*To be done*. Write out, exactly as given, every line from the one holding "front_housing();" to the one holding "if empty is", including both.

*Material for the task*.
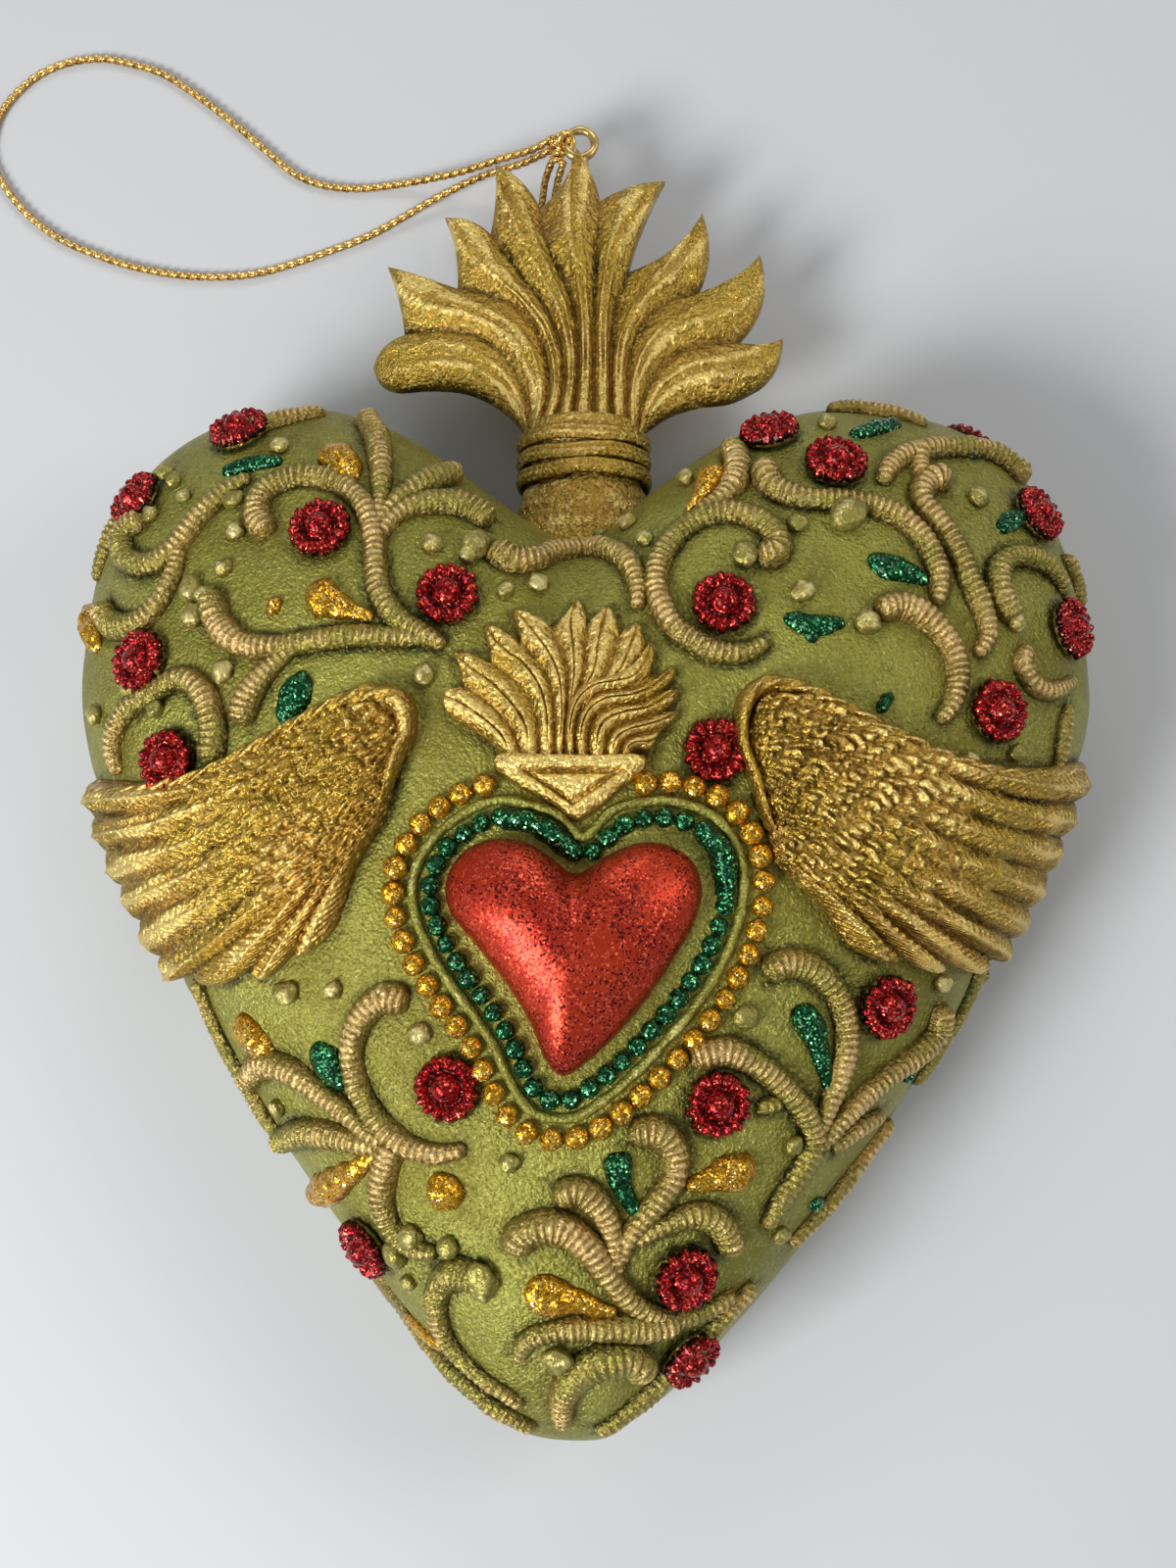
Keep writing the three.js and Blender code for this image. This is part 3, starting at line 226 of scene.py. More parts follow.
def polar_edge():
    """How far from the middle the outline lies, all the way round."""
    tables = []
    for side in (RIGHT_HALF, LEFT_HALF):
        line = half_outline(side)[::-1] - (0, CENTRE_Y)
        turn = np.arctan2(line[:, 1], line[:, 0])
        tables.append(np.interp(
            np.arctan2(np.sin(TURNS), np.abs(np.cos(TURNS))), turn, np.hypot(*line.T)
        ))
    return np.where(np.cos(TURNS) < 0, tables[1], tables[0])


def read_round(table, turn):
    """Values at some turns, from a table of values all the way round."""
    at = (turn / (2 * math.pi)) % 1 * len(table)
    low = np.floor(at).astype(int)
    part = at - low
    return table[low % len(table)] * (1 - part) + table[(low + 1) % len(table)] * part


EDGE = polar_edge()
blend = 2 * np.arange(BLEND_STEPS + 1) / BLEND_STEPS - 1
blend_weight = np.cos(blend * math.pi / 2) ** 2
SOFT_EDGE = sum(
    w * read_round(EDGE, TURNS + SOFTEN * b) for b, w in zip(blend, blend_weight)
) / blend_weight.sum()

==

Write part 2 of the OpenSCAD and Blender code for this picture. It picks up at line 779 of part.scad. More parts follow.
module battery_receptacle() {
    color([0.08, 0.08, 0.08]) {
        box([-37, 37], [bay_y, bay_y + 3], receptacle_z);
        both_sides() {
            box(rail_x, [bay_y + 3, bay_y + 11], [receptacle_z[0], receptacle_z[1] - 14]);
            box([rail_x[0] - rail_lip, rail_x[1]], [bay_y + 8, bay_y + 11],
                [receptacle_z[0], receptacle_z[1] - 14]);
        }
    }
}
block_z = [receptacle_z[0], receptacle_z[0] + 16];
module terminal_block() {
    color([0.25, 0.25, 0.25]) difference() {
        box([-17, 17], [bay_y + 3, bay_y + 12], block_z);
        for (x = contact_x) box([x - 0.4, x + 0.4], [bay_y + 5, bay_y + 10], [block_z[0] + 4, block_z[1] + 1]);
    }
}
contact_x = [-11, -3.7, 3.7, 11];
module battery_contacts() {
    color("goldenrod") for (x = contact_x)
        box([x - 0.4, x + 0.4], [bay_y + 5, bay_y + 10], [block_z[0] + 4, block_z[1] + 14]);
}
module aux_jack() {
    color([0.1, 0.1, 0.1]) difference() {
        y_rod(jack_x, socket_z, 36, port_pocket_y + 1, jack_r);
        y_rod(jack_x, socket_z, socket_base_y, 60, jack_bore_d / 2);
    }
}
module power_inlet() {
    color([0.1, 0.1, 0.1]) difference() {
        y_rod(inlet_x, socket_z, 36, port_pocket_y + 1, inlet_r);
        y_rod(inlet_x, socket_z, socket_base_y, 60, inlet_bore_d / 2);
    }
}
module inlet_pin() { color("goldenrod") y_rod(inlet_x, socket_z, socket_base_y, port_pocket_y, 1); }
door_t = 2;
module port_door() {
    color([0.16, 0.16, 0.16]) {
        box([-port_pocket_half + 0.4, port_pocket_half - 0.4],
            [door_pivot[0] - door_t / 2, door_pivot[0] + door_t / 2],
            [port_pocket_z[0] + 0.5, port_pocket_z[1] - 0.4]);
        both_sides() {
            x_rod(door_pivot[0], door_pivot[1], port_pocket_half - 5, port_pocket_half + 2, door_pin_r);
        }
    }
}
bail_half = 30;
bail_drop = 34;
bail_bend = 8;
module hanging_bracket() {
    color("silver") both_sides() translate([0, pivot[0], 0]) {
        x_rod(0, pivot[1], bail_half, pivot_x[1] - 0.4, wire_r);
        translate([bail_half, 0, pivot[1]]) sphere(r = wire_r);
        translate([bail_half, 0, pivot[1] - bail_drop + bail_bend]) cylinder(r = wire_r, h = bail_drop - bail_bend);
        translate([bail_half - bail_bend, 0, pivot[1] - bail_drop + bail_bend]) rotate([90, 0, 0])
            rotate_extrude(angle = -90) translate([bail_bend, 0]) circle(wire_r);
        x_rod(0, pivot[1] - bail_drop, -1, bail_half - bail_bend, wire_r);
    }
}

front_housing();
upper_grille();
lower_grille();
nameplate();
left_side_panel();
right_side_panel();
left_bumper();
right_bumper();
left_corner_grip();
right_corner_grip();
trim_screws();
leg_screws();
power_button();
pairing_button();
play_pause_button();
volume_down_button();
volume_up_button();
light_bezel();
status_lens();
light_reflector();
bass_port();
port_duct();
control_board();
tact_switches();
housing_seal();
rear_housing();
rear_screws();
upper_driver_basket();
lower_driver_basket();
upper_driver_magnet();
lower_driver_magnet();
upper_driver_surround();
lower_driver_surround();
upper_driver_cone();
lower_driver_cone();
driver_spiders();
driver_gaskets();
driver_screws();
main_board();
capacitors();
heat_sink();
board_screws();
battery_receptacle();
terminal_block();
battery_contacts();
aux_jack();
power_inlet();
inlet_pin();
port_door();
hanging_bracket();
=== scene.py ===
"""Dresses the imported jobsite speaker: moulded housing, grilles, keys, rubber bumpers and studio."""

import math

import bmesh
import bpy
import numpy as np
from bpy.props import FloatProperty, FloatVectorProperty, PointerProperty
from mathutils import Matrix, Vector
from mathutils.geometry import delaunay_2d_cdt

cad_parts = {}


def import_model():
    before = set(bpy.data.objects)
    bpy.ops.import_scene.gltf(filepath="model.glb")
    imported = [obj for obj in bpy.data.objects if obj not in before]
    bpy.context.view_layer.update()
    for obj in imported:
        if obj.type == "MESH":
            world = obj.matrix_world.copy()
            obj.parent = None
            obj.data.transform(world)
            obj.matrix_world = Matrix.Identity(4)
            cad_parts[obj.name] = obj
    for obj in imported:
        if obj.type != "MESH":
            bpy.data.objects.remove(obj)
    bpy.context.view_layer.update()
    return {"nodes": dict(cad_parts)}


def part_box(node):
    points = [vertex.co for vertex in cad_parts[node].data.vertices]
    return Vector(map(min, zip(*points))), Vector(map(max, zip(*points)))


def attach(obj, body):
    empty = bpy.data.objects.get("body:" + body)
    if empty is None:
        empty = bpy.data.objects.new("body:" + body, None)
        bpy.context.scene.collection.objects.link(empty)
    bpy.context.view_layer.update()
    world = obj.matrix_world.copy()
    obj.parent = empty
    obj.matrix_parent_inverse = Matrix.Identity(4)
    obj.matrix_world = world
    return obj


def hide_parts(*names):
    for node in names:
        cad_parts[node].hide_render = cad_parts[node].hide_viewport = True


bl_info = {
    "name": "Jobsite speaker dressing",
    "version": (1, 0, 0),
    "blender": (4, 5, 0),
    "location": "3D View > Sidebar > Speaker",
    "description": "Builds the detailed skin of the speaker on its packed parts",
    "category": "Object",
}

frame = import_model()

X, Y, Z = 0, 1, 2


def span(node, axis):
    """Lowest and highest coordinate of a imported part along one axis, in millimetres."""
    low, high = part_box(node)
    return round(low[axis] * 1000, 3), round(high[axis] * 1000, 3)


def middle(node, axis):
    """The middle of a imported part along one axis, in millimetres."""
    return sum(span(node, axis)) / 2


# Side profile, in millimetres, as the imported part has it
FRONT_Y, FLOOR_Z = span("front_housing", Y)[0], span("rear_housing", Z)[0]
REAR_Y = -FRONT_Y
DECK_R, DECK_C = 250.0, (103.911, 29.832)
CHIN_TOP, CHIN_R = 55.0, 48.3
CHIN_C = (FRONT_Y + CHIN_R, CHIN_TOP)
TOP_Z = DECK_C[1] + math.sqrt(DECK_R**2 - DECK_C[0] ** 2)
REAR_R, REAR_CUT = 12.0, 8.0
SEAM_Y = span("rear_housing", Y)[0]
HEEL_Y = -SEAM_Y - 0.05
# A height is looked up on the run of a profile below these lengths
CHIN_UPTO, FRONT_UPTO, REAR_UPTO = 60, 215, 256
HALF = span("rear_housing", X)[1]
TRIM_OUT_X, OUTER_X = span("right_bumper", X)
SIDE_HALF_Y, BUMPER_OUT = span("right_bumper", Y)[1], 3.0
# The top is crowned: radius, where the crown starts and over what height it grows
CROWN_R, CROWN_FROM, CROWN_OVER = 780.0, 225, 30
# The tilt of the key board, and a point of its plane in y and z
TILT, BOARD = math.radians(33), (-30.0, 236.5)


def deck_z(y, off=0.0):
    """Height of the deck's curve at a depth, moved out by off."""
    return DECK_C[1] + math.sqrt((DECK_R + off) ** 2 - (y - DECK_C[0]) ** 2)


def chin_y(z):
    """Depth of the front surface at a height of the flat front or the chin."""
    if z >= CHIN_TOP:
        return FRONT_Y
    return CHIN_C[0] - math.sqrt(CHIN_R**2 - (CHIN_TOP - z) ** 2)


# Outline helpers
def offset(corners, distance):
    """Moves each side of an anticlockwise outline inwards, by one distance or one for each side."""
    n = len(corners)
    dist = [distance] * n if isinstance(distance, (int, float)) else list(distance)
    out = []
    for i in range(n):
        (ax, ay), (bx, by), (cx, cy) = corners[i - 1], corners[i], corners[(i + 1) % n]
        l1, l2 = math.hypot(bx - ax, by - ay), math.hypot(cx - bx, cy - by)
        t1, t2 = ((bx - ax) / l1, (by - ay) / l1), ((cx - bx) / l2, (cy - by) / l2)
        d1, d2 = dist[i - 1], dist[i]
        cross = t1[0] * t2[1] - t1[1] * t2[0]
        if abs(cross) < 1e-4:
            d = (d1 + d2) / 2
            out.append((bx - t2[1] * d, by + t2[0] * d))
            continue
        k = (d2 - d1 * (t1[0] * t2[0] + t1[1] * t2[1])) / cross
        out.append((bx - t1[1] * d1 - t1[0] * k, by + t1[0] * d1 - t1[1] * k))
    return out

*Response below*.
front_housing();
upper_grille();
lower_grille();
nameplate();
left_side_panel();
right_side_panel();
left_bumper();
right_bumper();
left_corner_grip();
right_corner_grip();
trim_screws();
leg_screws();
power_button();
pairing_button();
play_pause_button();
volume_down_button();
volume_up_button();
light_bezel();
status_lens();
light_reflector();
bass_port();
port_duct();
control_board();
tact_switches();
housing_seal();
rear_housing();
rear_screws();
upper_driver_basket();
lower_driver_basket();
upper_driver_magnet();
lower_driver_magnet();
upper_driver_surround();
lower_driver_surround();
upper_driver_cone();
lower_driver_cone();
driver_spiders();
driver_gaskets();
driver_screws();
main_board();
capacitors();
heat_sink();
board_screws();
battery_receptacle();
terminal_block();
battery_contacts();
aux_jack();
power_inlet();
inlet_pin();
port_door();
hanging_bracket();
=== scene.py ===
"""Dresses the imported jobsite speaker: moulded housing, grilles, keys, rubber bumpers and studio."""

import math

import bmesh
import bpy
import numpy as np
from bpy.props import FloatProperty, FloatVectorProperty, PointerProperty
from mathutils import Matrix, Vector
from mathutils.geometry import delaunay_2d_cdt

cad_parts = {}


def import_model():
    before = set(bpy.data.objects)
    bpy.ops.import_scene.gltf(filepath="model.glb")
    imported = [obj for obj in bpy.data.objects if obj not in before]
    bpy.context.view_layer.update()
    for obj in imported:
        if obj.type == "MESH":
            world = obj.matrix_world.copy()
            obj.parent = None
            obj.data.transform(world)
            obj.matrix_world = Matrix.Identity(4)
            cad_parts[obj.name] = obj
    for obj in imported:
        if obj.type != "MESH":
            bpy.data.objects.remove(obj)
    bpy.context.view_layer.update()
    return {"nodes": dict(cad_parts)}


def part_box(node):
    points = [vertex.co for vertex in cad_parts[node].data.vertices]
    return Vector(map(min, zip(*points))), Vector(map(max, zip(*points)))


def attach(obj, body):
    empty = bpy.data.objects.get("body:" + body)
    if empty is None:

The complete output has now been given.